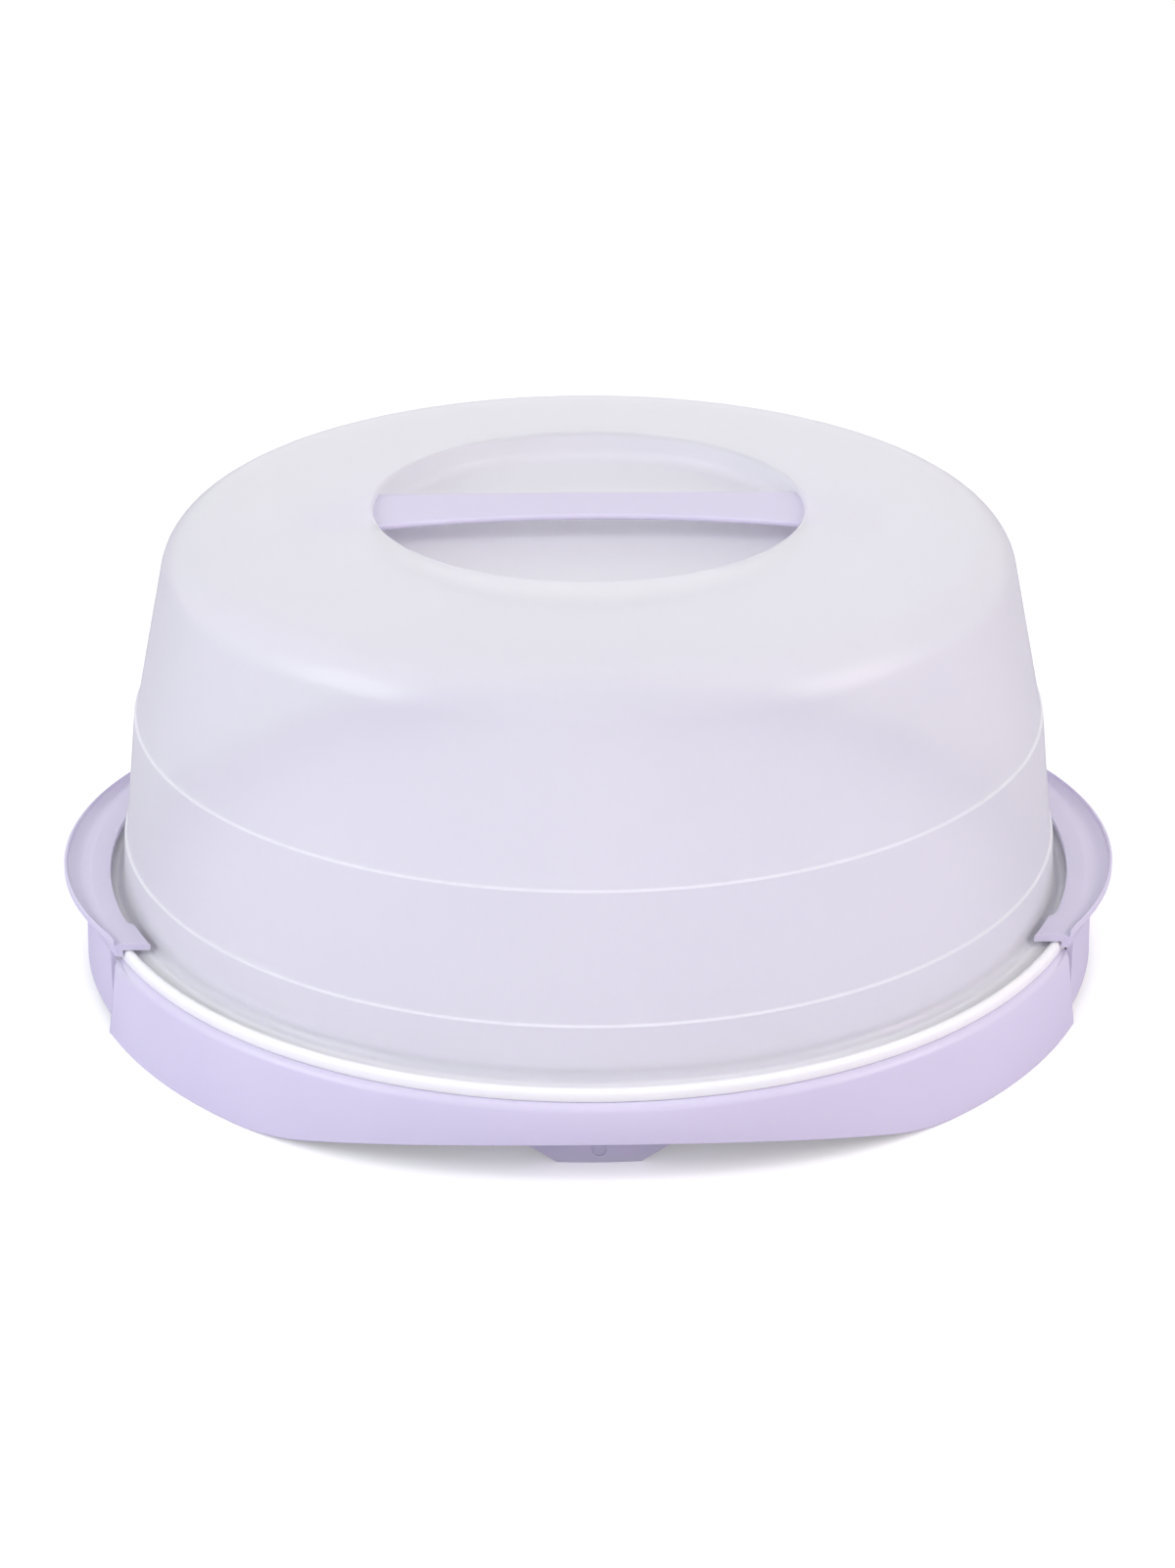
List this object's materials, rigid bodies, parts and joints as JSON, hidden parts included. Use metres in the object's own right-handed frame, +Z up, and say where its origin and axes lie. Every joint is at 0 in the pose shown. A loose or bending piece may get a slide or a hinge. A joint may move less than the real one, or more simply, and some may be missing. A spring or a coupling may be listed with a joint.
{
  "type": "cake carrier",
  "caption": "Round cake carrier: a tray with a skirt, a deep frosted lid with a recessed strap handle, and hinged side latches that hook over the lid's flange.",
  "frame": {"origin": "on the table, under the middle of the tray", "axes": "+Z up, -Y the front with the lifting arch, latches at -X and +X"},
  "size_m": [0.3492, 0.3354, 0.1549],
  "materials": {
    "lilac_tray": "injection-moulded polypropylene, satin",
    "frosted_lid": "injection-moulded translucent polypropylene, frosted",
    "lilac_handle": "injection-moulded polypropylene, satin",
    "lilac_latch": "injection-moulded polypropylene, satin"
  },
  "bodies": {
    "tray": {"tray": "lilac_tray"},
    "lid": {"lid": "frosted_lid", "handle": "lilac_handle"},
    "latch_left": {"latch_left": "lilac_latch"},
    "latch_right": {"latch_right": "lilac_latch"}
  },
  "joints": [
    {"name": "lid_lift", "type": "slide", "parent": "tray", "child": "lid", "axis": [0, 0, 1], "range_m": [0, 0.18]},
    {"name": "latch_left_hinge", "type": "hinge", "parent": "tray", "child": "latch_left", "pos_m": [-0.1614, 0, 0.008], "axis": [0, -1, 0], "range_deg": [0, 75]},
    {"name": "latch_right_hinge", "type": "hinge", "parent": "tray", "child": "latch_right", "pos_m": [0.1614, 0, 0.008], "axis": [0, 1, 0], "range_deg": [0, 75]}
  ]
}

(Directions) Set every line of the listing down word for word.

(Response to this task)
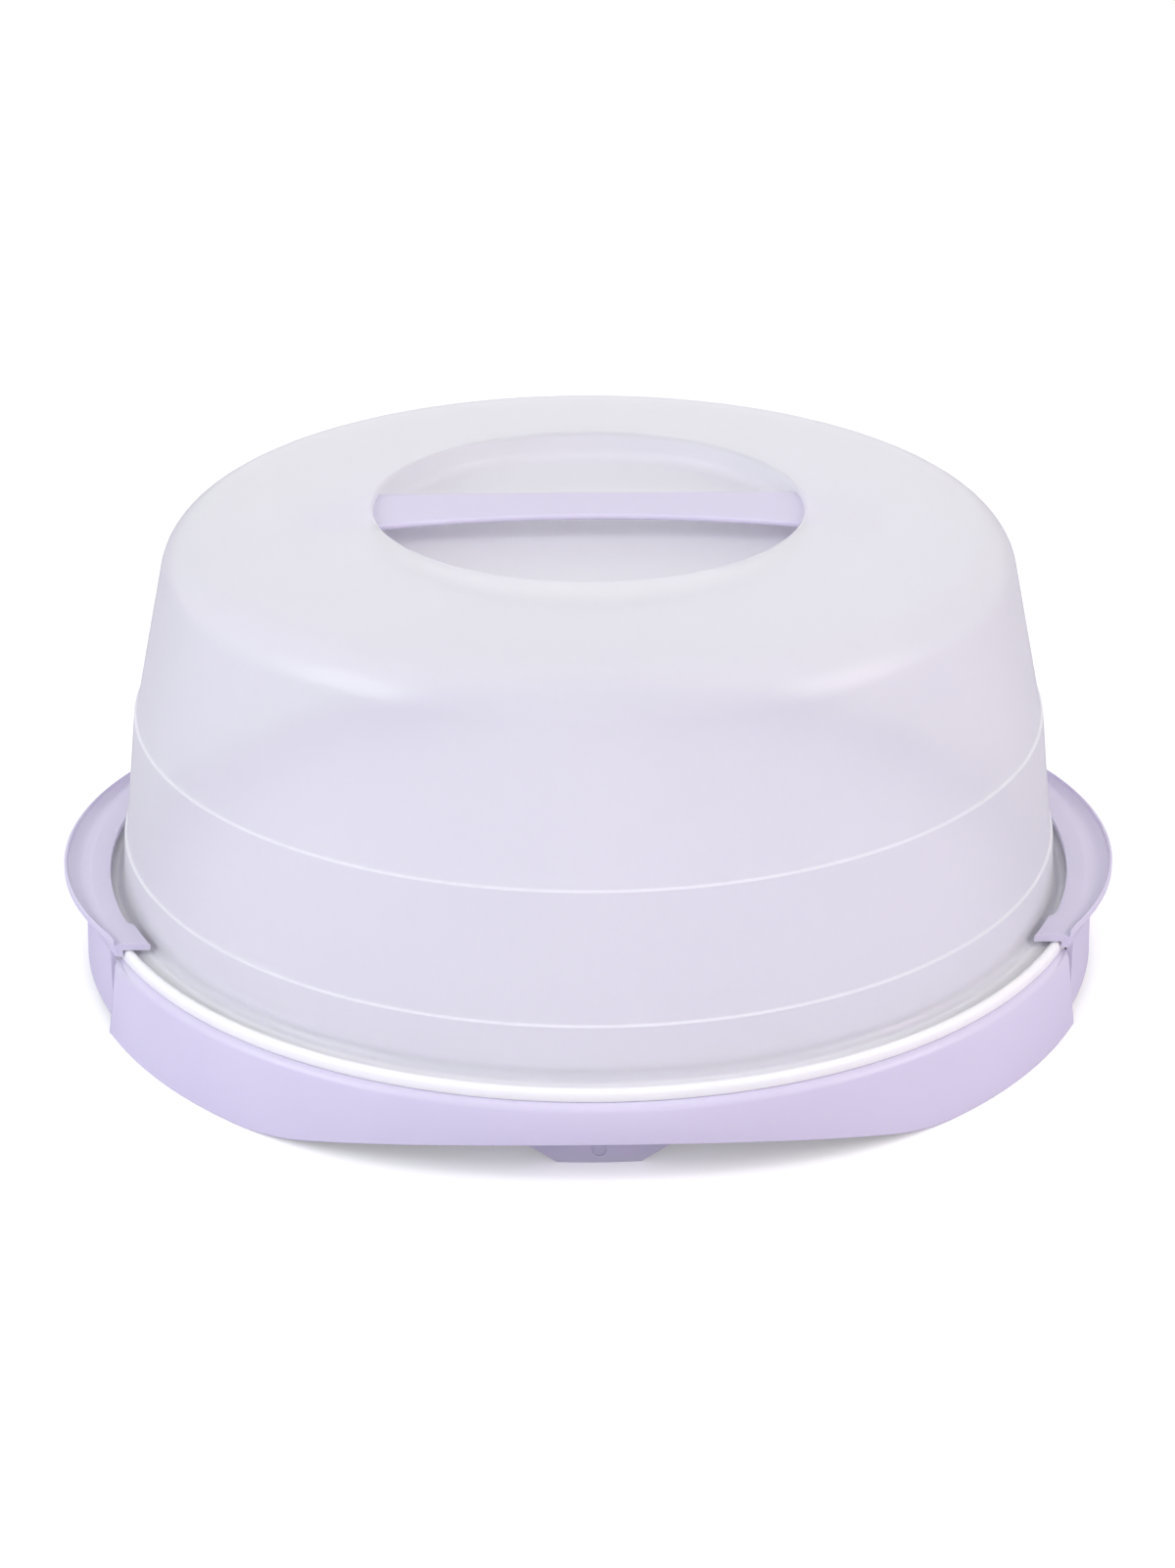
List this object's materials, rigid bodies, parts and joints as JSON, hidden parts included. Use metres in the object's own right-handed frame, +Z up, and say where its origin and axes lie. Every joint is at 0 in the pose shown. A loose or bending piece may get a slide or a hinge. A joint may move less than the real one, or more simply, and some may be missing. A spring or a coupling may be listed with a joint.
{
  "type": "cake carrier",
  "caption": "Round cake carrier: a tray with a skirt, a deep frosted lid with a recessed strap handle, and hinged side latches that hook over the lid's flange.",
  "frame": {"origin": "on the table, under the middle of the tray", "axes": "+Z up, -Y the front with the lifting arch, latches at -X and +X"},
  "size_m": [0.3492, 0.3354, 0.1549],
  "materials": {
    "lilac_tray": "injection-moulded polypropylene, satin",
    "frosted_lid": "injection-moulded translucent polypropylene, frosted",
    "lilac_handle": "injection-moulded polypropylene, satin",
    "lilac_latch": "injection-moulded polypropylene, satin"
  },
  "bodies": {
    "tray": {"tray": "lilac_tray"},
    "lid": {"lid": "frosted_lid", "handle": "lilac_handle"},
    "latch_left": {"latch_left": "lilac_latch"},
    "latch_right": {"latch_right": "lilac_latch"}
  },
  "joints": [
    {"name": "lid_lift", "type": "slide", "parent": "tray", "child": "lid", "axis": [0, 0, 1], "range_m": [0, 0.18]},
    {"name": "latch_left_hinge", "type": "hinge", "parent": "tray", "child": "latch_left", "pos_m": [-0.1614, 0, 0.008], "axis": [0, -1, 0], "range_deg": [0, 75]},
    {"name": "latch_right_hinge", "type": "hinge", "parent": "tray", "child": "latch_right", "pos_m": [0.1614, 0, 0.008], "axis": [0, 1, 0], "range_deg": [0, 75]}
  ]
}